■ Exercise brief: Look below for the line containing "# Rim of the"; from there through the line containing "if empty is", both lines included, please set down each line exactly and nothing else.
*-*-*
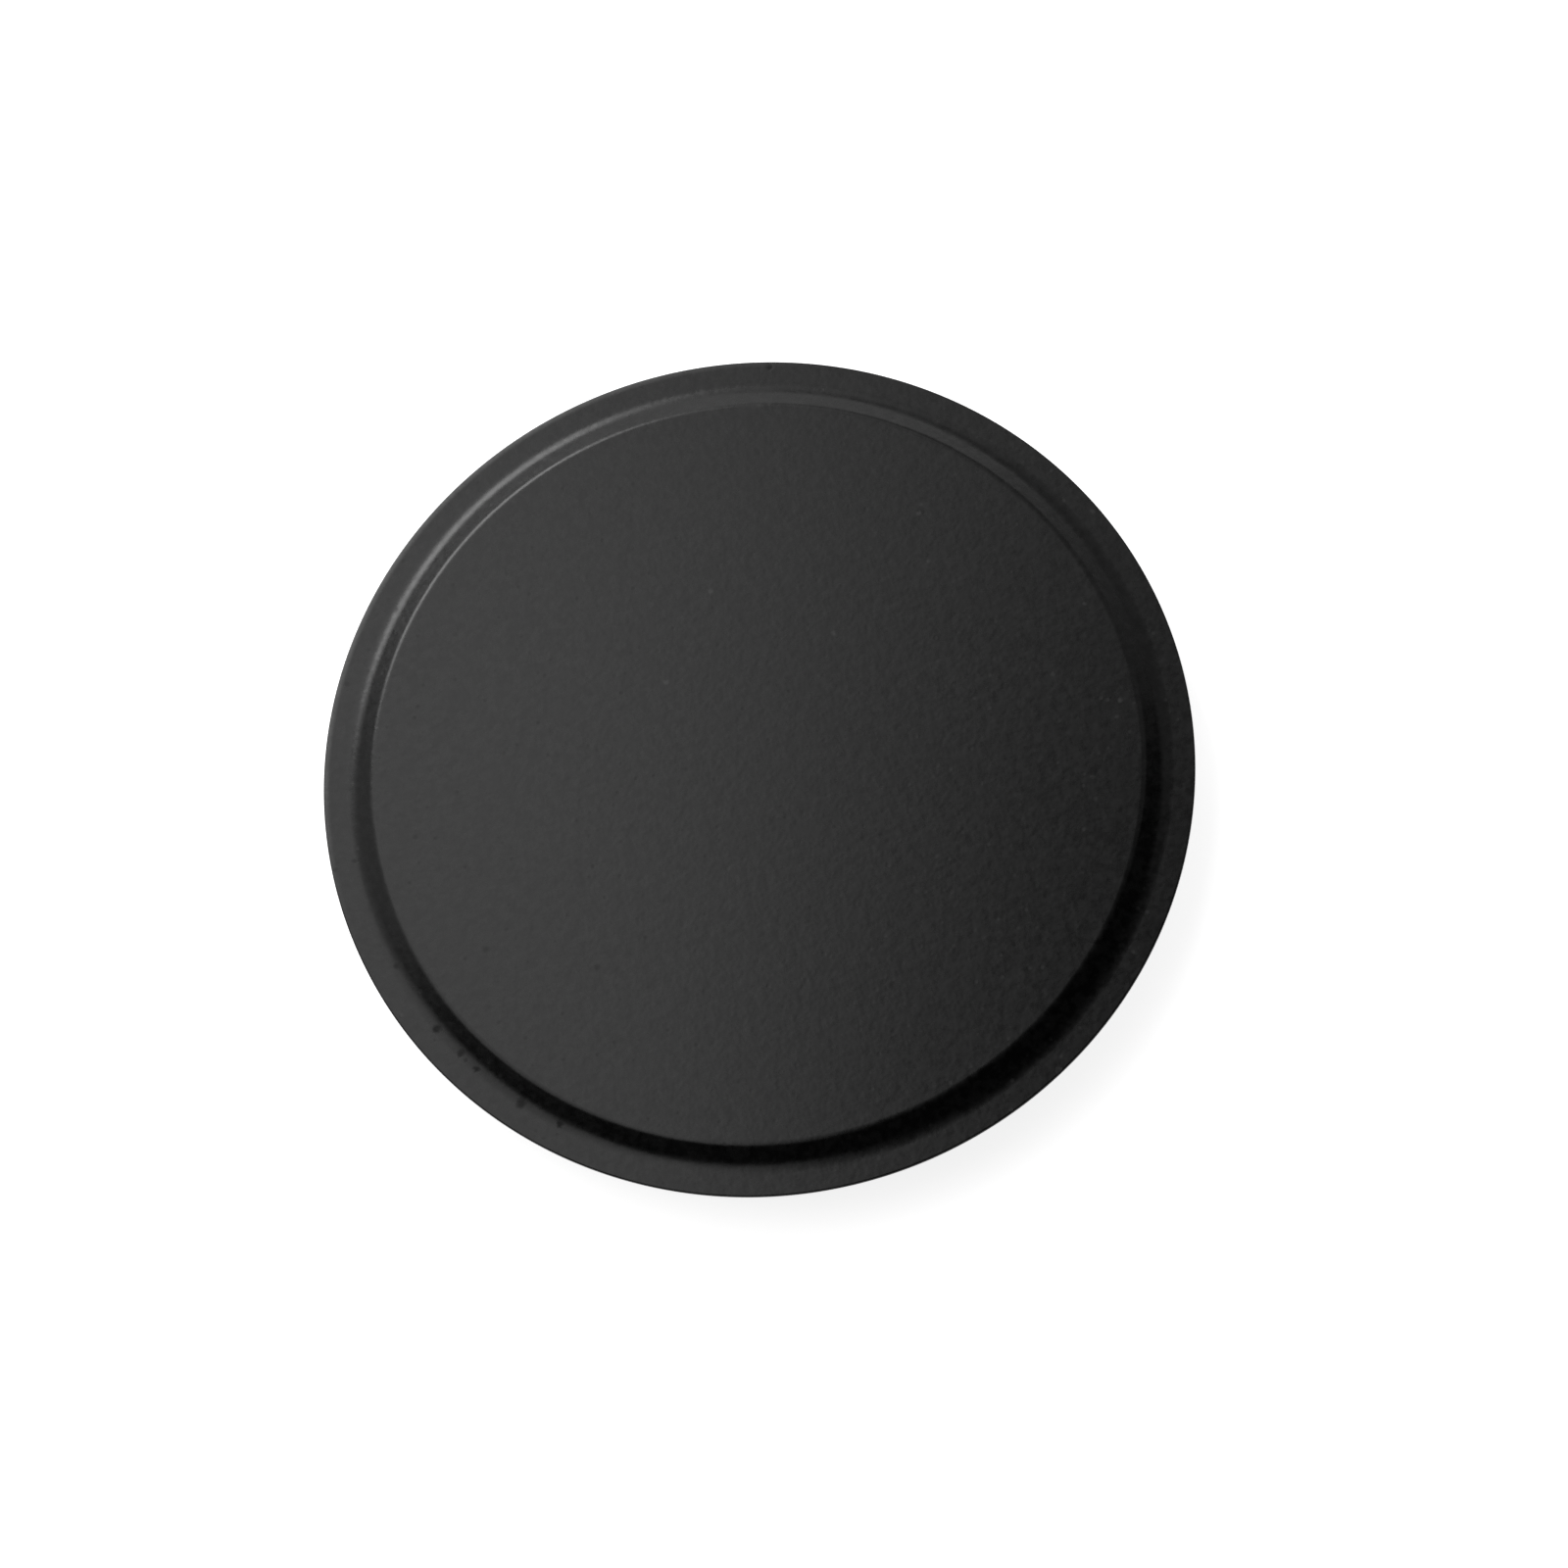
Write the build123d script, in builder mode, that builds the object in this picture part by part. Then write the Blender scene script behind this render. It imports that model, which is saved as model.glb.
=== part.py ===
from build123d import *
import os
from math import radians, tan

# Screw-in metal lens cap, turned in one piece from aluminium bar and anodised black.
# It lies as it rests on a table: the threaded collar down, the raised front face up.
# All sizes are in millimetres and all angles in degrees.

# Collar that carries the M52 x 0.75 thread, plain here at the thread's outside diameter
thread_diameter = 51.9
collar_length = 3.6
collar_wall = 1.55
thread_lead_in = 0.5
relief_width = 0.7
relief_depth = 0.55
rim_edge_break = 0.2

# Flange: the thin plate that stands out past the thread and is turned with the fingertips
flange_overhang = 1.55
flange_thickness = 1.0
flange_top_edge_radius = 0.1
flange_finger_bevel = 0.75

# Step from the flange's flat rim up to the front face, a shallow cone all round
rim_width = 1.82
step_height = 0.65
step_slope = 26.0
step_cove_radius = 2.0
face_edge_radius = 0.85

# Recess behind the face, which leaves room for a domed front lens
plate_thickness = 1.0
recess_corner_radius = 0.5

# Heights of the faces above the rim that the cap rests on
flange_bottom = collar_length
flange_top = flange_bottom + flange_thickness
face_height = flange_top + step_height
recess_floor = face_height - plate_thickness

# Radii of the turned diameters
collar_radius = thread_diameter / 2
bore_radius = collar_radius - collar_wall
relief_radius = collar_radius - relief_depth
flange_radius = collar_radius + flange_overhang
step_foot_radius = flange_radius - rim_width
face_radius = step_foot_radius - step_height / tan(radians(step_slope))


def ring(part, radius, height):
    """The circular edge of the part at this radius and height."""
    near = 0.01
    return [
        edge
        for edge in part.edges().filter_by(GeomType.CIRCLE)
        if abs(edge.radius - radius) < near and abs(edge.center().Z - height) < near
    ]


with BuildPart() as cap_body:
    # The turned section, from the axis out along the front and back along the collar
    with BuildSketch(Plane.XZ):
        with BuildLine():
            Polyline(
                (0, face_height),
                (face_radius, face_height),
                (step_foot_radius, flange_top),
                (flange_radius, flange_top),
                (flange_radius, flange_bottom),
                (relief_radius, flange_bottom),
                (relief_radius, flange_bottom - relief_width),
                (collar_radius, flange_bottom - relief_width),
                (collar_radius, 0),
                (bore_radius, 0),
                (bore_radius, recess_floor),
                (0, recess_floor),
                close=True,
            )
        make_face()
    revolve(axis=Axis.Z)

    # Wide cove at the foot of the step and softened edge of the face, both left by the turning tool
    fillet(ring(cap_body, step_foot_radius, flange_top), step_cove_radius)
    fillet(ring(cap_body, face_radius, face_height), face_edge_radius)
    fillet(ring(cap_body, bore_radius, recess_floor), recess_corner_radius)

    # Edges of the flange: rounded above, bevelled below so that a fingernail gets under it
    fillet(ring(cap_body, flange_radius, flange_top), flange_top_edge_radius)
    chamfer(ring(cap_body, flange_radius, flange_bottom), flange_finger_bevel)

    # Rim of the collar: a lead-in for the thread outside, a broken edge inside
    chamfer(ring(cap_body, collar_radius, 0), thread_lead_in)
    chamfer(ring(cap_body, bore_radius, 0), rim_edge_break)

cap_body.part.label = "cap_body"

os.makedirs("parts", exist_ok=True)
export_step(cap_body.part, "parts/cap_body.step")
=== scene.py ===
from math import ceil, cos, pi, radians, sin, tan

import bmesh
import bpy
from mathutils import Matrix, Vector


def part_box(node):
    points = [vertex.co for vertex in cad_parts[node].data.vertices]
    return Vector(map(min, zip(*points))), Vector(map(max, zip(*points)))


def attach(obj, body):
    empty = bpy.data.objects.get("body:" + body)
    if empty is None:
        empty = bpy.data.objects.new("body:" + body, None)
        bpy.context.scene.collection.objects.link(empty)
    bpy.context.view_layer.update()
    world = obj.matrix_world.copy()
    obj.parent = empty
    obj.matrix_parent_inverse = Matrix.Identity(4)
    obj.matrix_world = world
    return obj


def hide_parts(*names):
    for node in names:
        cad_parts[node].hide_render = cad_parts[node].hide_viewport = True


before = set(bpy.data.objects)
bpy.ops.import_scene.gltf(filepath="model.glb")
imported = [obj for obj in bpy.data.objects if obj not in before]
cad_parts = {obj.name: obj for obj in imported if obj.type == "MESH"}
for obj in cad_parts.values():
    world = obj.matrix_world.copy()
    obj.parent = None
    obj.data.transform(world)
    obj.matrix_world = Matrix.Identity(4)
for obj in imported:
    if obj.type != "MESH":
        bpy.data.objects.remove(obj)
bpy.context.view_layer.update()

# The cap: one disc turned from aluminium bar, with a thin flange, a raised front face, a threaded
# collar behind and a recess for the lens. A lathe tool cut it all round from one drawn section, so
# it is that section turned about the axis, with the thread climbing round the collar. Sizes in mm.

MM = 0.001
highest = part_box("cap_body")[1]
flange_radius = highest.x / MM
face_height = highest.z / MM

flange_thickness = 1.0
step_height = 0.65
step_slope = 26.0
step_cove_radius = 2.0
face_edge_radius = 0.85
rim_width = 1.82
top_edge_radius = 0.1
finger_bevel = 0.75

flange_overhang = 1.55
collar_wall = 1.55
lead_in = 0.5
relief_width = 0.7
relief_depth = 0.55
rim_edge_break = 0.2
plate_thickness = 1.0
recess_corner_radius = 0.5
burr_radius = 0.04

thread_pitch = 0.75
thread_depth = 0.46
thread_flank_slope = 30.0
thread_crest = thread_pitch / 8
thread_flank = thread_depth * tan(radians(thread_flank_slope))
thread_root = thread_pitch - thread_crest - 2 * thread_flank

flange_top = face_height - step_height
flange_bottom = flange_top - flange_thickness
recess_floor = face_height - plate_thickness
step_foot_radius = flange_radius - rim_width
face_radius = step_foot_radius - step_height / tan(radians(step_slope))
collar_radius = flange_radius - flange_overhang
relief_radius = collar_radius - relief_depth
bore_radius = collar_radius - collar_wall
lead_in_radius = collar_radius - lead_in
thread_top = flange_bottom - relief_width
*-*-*
■ Task response:
    # Rim of the collar: a lead-in for the thread outside, a broken edge inside
    chamfer(ring(cap_body, collar_radius, 0), thread_lead_in)
    chamfer(ring(cap_body, bore_radius, 0), rim_edge_break)

cap_body.part.label = "cap_body"

os.makedirs("parts", exist_ok=True)
export_step(cap_body.part, "parts/cap_body.step")
=== scene.py ===
from math import ceil, cos, pi, radians, sin, tan

import bmesh
import bpy
from mathutils import Matrix, Vector


def part_box(node):
    points = [vertex.co for vertex in cad_parts[node].data.vertices]
    return Vector(map(min, zip(*points))), Vector(map(max, zip(*points)))


def attach(obj, body):
    empty = bpy.data.objects.get("body:" + body)
    if empty is None:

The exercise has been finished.